Promoting and developing emerging industries necessitates technological innovation and industrial reorganization. However, the pace of technological advancement at a global level was not sufficient to rapidly address the financial crisis. Therefore, considering the challenges posed by the financial crisis and the urgency of addressing global climate change, the reorganization and redistribution of global industries present a promising avenue to pursue structural reforms, and tackling climate change can serve as an excellent entry point of it.
Since the Second Industrial Revolution in 1870, the foundation of the world economy has consistently been petroleum. While new energy sources, such as photovoltaic and solar energy, are important in addressing global climate change, their total quantity and structural issues remain pressing concerns for most developed countries and present even more challenging demands for emerging industrialized nations. If the new energy industry cannot expand downstream, it will fail to address the unemployment problems arising from the financial crisis. This lesson was learned from the 1929 financial crisis: resolving unemployment must precede resolving fiscal imbalances. The integration of new energy and automobiles can effectively construct such an industrial chain and contribute to solving the employment issue. Additionally, compared to other transportation modes like high-speed trains and airplanes, the automotive industry has not witnessed disruptive technological innovations over the past century. Various technologies have merely supplemented the existing industry without causing fundamental transformations. Therefore, the NEV industry holds the potential for this purpose.

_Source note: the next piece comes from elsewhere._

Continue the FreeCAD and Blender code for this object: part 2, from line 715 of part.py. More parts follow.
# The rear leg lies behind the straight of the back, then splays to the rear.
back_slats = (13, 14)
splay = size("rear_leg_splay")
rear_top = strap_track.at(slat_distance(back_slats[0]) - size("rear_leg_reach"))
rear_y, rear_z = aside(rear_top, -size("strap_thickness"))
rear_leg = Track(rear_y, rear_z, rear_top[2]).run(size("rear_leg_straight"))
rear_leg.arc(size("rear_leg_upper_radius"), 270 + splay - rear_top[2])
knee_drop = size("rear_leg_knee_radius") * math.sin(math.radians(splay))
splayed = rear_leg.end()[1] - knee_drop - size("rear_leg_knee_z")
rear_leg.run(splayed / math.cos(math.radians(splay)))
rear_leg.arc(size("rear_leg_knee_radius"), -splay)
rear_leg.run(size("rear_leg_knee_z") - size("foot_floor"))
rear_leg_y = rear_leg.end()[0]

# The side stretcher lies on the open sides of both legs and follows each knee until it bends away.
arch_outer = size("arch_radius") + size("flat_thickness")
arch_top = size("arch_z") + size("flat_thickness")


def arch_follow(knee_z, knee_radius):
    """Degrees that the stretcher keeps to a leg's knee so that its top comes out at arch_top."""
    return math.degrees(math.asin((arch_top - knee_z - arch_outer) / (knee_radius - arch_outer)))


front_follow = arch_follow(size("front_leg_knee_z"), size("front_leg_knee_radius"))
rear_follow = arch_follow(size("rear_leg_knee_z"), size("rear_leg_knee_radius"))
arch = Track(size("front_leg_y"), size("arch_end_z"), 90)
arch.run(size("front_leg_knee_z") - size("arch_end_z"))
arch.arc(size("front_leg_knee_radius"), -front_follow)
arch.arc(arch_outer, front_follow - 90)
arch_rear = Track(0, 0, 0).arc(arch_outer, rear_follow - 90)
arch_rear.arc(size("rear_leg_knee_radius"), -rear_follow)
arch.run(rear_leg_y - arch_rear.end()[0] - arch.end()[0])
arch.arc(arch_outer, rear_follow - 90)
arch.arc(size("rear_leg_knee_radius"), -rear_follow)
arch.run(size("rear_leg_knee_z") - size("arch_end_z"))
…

Currently, China has also developed corresponding plans to foster the development of NEVs as one of its strategic emerging industries. However, it is worth mentioning that China still operates at the downstream of the new energy sector. Specifically, in the new industrial division, the global automotive industry is witnessing a revolutionary transformation with the advancement of electric, interconnected, and autonomous technologies.
According to researchers at ANBOUND, China’s automotive industry is currently facing obstacles in the market under the context of international monopolies. Relying solely on the capabilities of companies like BYD is insufficient for the country to achieve an upstream breakthrough in the well-established international automotive industry division. Therefore, China’s automotive industry requires a certain window of opportunity. As things stand, three policy intents are worth mentioning in the NEV industry planning: technological breakthroughs, enterprise cultivation, and the path to new urbanization.

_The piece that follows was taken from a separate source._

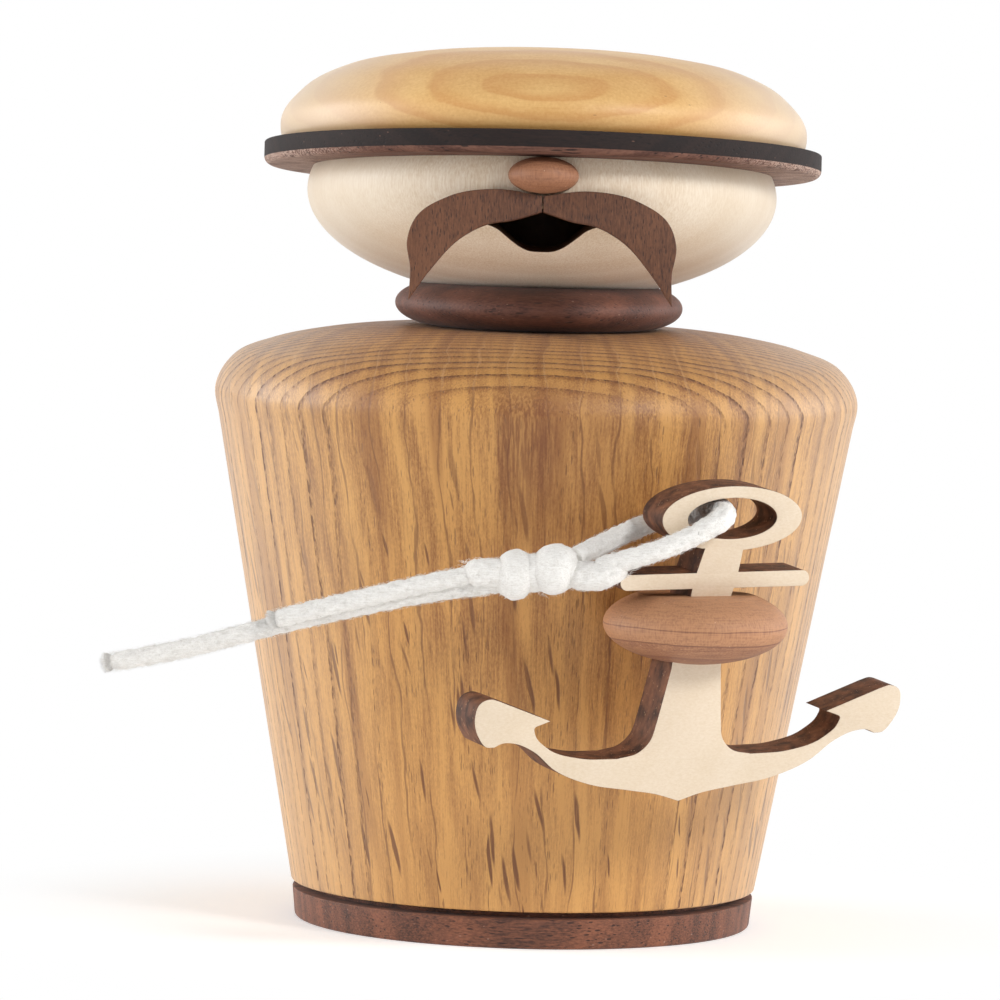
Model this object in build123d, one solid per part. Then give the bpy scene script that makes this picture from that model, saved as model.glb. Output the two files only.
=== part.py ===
from build123d import *
import os
from math import cos, pi, radians, sin, tan

# A turned wooden incense smoker: a stout sailor with a flat cap, a big moustache and an anchor
# in his hand. The figure lifts off its foot, where the incense cone burns on a brass dish, and
# the smoke rises through the hollow coat, the neck and the head and leaves by the mouth.
# Frame: origin at the centre of the foot's underside, +Z up, the face looks along -Y.

# Foot: a disc with a shadow step and a round spigot that the coat drops over
FOOT_DIA = 60.0
FOOT_THICK = 3.9
FOOT_TAPER = 0.4
FOOT_EDGE = 0.5
STEP_DIA = 55.0
STEP_HEIGHT = 0.85
SPIGOT_HEIGHT = 5.2
SPIGOT_EDGE = 0.7
SPIGOT_CLEARANCE = 0.08

# Dish for the cone, and the tack that holds it down
DISH_DIA = 22.0
DISH_BASE_DIA = 14.0
DISH_HEIGHT = 2.2
DISH_WALL = 0.5
TACK_HEAD_DIA = 3.6
TACK_HEAD_HEIGHT = 0.7
TACK_DIA = 1.2
TACK_LENGTH = 4.0

# Coat: the hollow body, with its chamber, its smoke duct and a draught hole at the back
COAT_FOOT_DIA = 60.3
COAT_DIA = 83.3
FLANK_TOP_DIA = 82.2
FLANK_HEIGHT = 60.35
SHOULDER_HEIGHT = 12.25
COAT_EDGE = 0.4
CHAMBER_DIA = 40.0
CHAMBER_HEIGHT = 49.0
CHAMBER_ROOF = 8.0
DRAUGHT_DIA = 5.5
DRAUGHT_RISE = 4.6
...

In terms of technology, one of the key distinctions between NEVs and conventional fuel-powered vehicles is the absence of engines in the former. This feature of the NEVs, can be described as of “creative destruction” using the concept of Joseph Schumpeter’s concept, and has the potential to reshape the existing industry landscape. By bypassing the engine in the development of the automotive industry, NEVs can leverage fiscal subsidies to stimulate both demand and supply. This, in turn, drives technological advancements, particularly in battery energy storage, empowering NEV companies to achieve a competitive edge in the industry. At the next level, breakthroughs by major technological enterprises, whether in engine technology or semiconductor chips, have the potential to foster the growth of companies capable of rivaling the Fortune Global 500. The third level involves the integration of new urbanization. When industrialization aligns with urbanization, the automotive industry can harmoniously integrate with the urbanization process, steering China’s urban development towards a resource-efficient and environmentally friendly trajectory. This approach can mitigate challenges such as urban congestion, air pollution, and inadequate parking facilities. By addressing these three levels of challenges, China’s economic and social development will experience a significant transformation. To facilitate this transformation, China has made substantial fiscal investments, with a cumulative subsidy amount exceeding RMB 150 billion since the initiation of relevant policies in 2010, extending until 2022.

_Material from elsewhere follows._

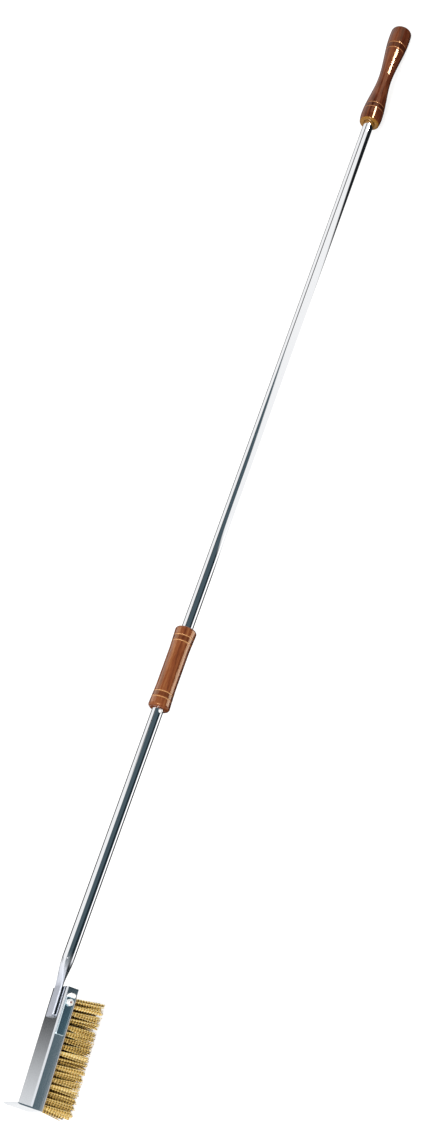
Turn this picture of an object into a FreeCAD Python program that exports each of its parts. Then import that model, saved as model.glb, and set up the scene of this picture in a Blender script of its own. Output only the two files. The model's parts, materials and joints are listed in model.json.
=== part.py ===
import FreeCAD, Part
import math
import os

from FreeCAD import Placement, Rotation, Vector

# Long brush for an oven floor, lying on its bristles and on the end of its handle.
# It is drawn in the frame of its head: x runs to the tip, y to the side with the locking bar
# and z out of the back of the channel, with x = 0 at the channel's rear edge. At the end the
# whole brush is turned and moved until its front tufts and its handle touch the floor.

# Channel, folded from one sheet
channel_length = 148.0
channel_width = 51.6
channel_depth = 16.2
sheet = 1.5
fold_radius = 1.2
edge_rounding = 0.7

# Scraper plate across the tip
scraper_thickness = 1.8
scraper_rise = 18.0
scraper_edge = 0.5
scraper_bevel = 5.0
scraper_corner = 1.5

# Wooden block in the channel
block_rear_gap = 9.0
block_proud = 1.0
block_clearance = 0.2
block_rounding = 0.8

# Tufts of crimped wire
row_pitch = 8.1
column_pitch = 9.0
front_row_inset = 5.5
rear_row_inset = 3.5
side_column_inset = 5.6
tuft_hole = 4.6
tuft_hole_depth = 8.0
least_wood = 0.6
tuft_clearance = 0.1
tuft_sides = 6
tuft_tip_radius = 3.9
bristle_length = 39.0
crimp_count = 5
crimp_swing = 0.55
side_flare = 3.0
front_lean = 0.6
rear_lean = 4.5
ragged_length = 2.4

# Tube with its flattened end
tube_diameter = 16.0
tube_wall = 1.2
tube_straight = 1430.0
tube_lean = 2.96
squeeze_length = 36.0
tongue_length = 38.0
tongue_thickness = 3.2
tongue_corner = 4.0

# Turned end handle, its places measured from its mouth unless they say from its crown
end_handle_length = 195.0
end_bore_depth = 64.0
end_mouth_radius = 15.6
end_mouth_rounding = 2.5
end_mouth_slope = 0.2
end_bulge_radius = 16.8
end_bulge_place = 14.0
end_waist_radius = 10.5
end_waist_place = 91.0
end_barrel_radius = 16.6
end_barrel_from_crown = 20.0
end_barrel_curve = 220.0
end_barrel_lead = 16.0
end_shoulder_drop = 7.5
end_shoulder_rounding = 5.0
end_grooves_from_mouth = (23.0, 32.0)
end_grooves_from_crown = (37.0, 47.5)

# Turned mid grip
mid_grip_place = 384.0
mid_grip_length = 120.0
mid_grip_radius = 13.7
mid_grip_swell = 1.2
mid_grip_swell_length = 32.0
mid_grip_rounding = 4.0
mid_grip_grooves = (13.5, 22.0)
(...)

Yet, despite China’s substantial investment of resources and policy support in the NEV industry, the expected results have not been achieved so far. Technologically, Chinese NEV companies have not made significant breakthroughs in critical areas like battery energy storage, resulting in a considerable gap compared to international standards. In terms of vehicle manufacturing and research and development capabilities, there is a noticeable disparity of it with developed countries such as the United States and Japan. Additionally, industry standards are predominantly controlled by American companies, led by Tesla, indicating China’s relatively low competitiveness in the international industry. Moreover, issues related to urbanization, such as traffic congestion, air pollution, and inadequate parking infrastructure, continue to hinder the development of the industry.
The development of NEV is an essential path for China. Some of its successes and achievements can already be seen in real-life scenarios, with an increasing number of new energy products, improving sales performance, extended range capabilities, and advancements in intelligent features. However, these are necessary reflections of technological breakthroughs, and short-term accomplishments do not guarantee long-term success. In the global automotive industry, it is crucial to first establish a presence, then expand internationally, and ultimately strive for sustained progress.
Final analysis conclusion:
As China is still a developing country with limited fiscal resources, the limited fiscal subsidies should prioritize a systematic approach to driving the development of the new energy vehicle industry, focusing on both the supply and demand aspects, rather than addressing localized issues and pursuing short-term results. It is crucial for China to combine appropriate financial and industrial policies, leverage market mechanisms, and promote its vehicles to gain a more advantageous development space in the global industrial division.